Last year, testing was not done and all 231 bison hazed into the trap were sent to slaughter; none were killed in the field near Gardiner. Near West Yellowstone, 12 were shipped to slaughter and one was killed in the field.

The Interagency Bison Management Plan governs the way five agencies with different missions coordinate buffalo management actions. Two state agencies: the Montana departments of Livestock, and Wildlife and Parks; and three federal agencies: Animal and Plant Health Inspection Service, and U.S. Forest Service and the Department of Interior's Yellowstone National Park are partners under the plan.

The hazing operations go on year round, intended to keep buffalo from mingling with cattle or damaging private property. But spring is when hunger and wanderlust combine to put the most buffalo on the move.
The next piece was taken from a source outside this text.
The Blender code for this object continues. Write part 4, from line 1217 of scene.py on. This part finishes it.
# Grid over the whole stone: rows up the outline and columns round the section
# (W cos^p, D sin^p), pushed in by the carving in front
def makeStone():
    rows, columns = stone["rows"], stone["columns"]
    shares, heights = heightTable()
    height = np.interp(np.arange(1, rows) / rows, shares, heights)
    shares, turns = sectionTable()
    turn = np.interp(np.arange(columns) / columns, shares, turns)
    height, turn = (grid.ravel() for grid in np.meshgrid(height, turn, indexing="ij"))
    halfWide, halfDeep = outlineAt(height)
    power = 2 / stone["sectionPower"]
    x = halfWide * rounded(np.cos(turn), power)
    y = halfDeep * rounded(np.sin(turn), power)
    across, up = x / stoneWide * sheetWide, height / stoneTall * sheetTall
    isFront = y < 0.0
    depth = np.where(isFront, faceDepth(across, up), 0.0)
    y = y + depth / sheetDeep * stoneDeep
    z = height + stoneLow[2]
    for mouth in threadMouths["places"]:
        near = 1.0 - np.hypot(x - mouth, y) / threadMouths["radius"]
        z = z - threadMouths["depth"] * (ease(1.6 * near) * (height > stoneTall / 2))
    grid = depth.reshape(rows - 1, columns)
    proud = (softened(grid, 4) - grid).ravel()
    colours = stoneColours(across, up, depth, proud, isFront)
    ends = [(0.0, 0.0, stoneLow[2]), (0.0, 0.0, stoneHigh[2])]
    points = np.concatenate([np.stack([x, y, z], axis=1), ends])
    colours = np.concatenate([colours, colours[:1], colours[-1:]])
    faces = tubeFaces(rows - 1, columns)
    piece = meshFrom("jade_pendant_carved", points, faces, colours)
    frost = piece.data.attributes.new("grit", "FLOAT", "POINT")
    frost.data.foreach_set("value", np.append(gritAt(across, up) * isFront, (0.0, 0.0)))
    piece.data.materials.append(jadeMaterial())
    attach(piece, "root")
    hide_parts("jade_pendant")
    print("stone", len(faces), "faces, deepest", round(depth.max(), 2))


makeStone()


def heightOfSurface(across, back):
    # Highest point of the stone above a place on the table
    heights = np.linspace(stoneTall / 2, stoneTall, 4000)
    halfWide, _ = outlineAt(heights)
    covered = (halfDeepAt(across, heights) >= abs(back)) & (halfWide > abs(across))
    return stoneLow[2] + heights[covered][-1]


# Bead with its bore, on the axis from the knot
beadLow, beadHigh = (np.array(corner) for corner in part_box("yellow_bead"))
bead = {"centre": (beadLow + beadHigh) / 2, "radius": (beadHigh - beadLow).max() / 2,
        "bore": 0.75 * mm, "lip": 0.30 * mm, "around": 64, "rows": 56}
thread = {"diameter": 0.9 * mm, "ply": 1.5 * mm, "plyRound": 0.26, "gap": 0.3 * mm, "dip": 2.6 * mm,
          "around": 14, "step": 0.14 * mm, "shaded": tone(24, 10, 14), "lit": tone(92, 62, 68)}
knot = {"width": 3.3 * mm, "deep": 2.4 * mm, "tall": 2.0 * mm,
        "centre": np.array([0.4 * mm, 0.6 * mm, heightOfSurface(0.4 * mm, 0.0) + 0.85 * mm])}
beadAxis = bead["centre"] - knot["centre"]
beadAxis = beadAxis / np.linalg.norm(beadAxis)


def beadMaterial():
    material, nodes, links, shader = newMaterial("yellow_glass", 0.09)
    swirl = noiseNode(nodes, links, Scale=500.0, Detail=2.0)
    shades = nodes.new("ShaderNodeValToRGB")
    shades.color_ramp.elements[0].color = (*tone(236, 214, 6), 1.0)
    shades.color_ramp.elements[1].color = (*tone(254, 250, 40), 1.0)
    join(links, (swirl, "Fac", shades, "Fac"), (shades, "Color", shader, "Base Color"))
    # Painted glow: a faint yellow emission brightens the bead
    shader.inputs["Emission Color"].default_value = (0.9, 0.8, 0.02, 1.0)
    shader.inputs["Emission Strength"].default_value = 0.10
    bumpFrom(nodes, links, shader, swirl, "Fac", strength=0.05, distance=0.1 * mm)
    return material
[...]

Spring comes earlier in Gardiner than in the famously snowy West Yellowstone. Hazing bison occurs almost every day. In the first three days of last week, the riders mounted up and hazed bison five times.

A lone buffalo who had taken to grazing on private property was hazed six separate times before being hazed out of view and shot. (See related story.) Other hazing operations involved two small groups of bulls and a large haze of almost 200 buffalo.

In West Yellowstone during the same period, no hazing was reported and just three bulls were reported outside the park.